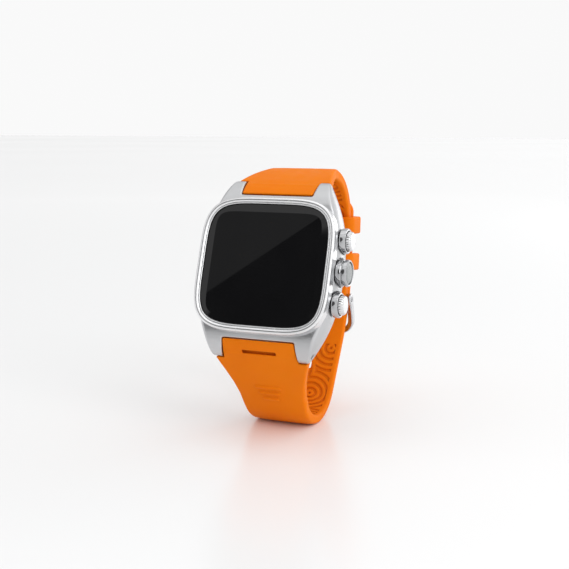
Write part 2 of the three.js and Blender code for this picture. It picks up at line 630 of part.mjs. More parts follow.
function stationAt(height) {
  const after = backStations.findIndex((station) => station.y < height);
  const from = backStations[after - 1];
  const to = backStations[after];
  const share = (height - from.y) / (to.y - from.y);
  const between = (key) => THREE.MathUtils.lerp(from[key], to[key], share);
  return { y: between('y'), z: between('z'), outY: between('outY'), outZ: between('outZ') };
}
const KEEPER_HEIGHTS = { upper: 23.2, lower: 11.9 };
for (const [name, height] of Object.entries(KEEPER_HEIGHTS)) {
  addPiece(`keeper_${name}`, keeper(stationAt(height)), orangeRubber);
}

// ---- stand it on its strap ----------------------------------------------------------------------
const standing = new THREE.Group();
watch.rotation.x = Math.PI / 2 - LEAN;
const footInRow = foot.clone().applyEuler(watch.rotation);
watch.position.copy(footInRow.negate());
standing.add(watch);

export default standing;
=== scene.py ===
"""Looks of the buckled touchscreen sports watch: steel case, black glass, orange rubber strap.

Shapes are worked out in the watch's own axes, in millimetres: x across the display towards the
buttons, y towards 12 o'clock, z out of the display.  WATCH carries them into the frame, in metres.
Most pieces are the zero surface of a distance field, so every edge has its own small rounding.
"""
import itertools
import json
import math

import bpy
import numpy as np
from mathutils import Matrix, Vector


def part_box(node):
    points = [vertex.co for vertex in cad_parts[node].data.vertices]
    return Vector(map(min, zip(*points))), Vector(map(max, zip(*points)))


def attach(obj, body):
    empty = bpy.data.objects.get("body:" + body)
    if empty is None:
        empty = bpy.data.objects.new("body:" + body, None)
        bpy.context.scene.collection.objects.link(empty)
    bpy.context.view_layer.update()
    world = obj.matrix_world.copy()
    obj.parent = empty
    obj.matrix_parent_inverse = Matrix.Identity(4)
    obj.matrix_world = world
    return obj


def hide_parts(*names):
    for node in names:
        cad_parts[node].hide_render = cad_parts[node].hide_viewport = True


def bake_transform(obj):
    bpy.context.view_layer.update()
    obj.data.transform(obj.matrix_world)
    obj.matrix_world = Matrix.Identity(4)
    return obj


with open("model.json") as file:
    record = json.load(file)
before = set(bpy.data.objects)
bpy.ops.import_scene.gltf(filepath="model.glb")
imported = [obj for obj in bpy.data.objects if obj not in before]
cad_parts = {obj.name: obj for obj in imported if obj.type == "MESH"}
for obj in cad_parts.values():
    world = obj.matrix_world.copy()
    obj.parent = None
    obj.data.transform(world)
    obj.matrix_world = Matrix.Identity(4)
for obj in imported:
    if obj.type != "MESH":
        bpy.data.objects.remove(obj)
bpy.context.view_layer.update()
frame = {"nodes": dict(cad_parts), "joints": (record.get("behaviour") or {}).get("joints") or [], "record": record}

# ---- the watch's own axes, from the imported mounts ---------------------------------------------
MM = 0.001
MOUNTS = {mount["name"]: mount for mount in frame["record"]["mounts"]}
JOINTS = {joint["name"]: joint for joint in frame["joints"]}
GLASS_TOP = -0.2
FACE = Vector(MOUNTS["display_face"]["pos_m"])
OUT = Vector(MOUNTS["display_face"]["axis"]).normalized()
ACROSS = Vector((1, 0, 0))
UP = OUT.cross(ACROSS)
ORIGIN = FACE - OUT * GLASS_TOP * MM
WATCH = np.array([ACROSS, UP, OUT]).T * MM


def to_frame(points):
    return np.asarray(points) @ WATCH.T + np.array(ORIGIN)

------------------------

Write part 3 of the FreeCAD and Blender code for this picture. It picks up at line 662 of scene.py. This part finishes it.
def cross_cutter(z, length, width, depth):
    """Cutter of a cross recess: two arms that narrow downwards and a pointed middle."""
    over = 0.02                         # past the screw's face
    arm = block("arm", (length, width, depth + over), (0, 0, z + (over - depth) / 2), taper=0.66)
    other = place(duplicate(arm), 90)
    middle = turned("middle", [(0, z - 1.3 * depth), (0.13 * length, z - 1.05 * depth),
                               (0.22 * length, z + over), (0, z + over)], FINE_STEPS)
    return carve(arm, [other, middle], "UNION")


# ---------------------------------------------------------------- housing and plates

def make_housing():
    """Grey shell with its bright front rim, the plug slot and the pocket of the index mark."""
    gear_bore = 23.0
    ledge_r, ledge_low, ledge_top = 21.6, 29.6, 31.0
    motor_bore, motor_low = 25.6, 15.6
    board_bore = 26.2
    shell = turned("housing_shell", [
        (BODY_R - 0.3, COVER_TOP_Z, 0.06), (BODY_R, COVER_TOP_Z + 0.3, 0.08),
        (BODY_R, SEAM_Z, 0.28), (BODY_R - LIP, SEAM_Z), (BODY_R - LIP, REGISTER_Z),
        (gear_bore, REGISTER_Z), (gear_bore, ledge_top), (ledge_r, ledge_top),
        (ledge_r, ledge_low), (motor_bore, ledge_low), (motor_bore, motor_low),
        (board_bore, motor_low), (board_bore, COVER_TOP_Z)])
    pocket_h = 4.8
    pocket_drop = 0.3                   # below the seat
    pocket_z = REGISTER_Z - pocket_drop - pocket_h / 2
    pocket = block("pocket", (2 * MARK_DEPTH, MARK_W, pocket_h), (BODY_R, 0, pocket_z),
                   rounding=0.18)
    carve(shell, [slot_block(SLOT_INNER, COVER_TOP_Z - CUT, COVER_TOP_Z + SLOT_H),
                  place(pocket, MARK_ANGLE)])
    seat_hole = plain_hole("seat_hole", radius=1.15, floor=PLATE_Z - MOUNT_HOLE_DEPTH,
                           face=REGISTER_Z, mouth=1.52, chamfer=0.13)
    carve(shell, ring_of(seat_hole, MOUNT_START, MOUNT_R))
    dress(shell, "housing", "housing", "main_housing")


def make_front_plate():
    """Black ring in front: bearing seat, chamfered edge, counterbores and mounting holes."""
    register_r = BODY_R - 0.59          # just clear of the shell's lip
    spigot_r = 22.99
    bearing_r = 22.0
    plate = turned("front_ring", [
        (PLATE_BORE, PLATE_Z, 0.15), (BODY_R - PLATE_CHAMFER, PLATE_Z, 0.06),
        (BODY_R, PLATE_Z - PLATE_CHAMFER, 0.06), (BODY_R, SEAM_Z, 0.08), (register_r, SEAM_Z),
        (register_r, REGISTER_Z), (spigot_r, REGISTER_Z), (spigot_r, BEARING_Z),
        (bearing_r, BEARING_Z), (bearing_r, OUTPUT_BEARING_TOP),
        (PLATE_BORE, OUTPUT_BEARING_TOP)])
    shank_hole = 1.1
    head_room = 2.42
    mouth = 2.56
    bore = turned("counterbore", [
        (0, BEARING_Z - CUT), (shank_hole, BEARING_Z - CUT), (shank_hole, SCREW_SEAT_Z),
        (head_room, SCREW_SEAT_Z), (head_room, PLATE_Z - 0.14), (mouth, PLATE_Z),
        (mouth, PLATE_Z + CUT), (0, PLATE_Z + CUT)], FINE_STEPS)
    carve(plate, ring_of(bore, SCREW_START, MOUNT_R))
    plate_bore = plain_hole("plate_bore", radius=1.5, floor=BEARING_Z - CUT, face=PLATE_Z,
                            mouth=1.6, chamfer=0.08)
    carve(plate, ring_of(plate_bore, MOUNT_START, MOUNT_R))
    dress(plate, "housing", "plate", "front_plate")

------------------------

Exercise details.
Above are some lines. Repeat exactly, and only, those from the line that has "---- stand it" through the line that has "record = json.load(file)".

Task answer.
// ---- stand it on its strap ----------------------------------------------------------------------
const standing = new THREE.Group();
watch.rotation.x = Math.PI / 2 - LEAN;
const footInRow = foot.clone().applyEuler(watch.rotation);
watch.position.copy(footInRow.negate());
standing.add(watch);

export default standing;
=== scene.py ===
"""Looks of the buckled touchscreen sports watch: steel case, black glass, orange rubber strap.

Shapes are worked out in the watch's own axes, in millimetres: x across the display towards the
buttons, y towards 12 o'clock, z out of the display.  WATCH carries them into the frame, in metres.
Most pieces are the zero surface of a distance field, so every edge has its own small rounding.
"""
import itertools
import json
import math

import bpy
import numpy as np
from mathutils import Matrix, Vector


def part_box(node):
    points = [vertex.co for vertex in cad_parts[node].data.vertices]
    return Vector(map(min, zip(*points))), Vector(map(max, zip(*points)))


def attach(obj, body):
    empty = bpy.data.objects.get("body:" + body)
    if empty is None:
        empty = bpy.data.objects.new("body:" + body, None)
        bpy.context.scene.collection.objects.link(empty)
    bpy.context.view_layer.update()
    world = obj.matrix_world.copy()
    obj.parent = empty
    obj.matrix_parent_inverse = Matrix.Identity(4)
    obj.matrix_world = world
    return obj


def hide_parts(*names):
    for node in names:
        cad_parts[node].hide_render = cad_parts[node].hide_viewport = True


def bake_transform(obj):
    bpy.context.view_layer.update()
    obj.data.transform(obj.matrix_world)
    obj.matrix_world = Matrix.Identity(4)
    return obj


with open("model.json") as file:
    record = json.load(file)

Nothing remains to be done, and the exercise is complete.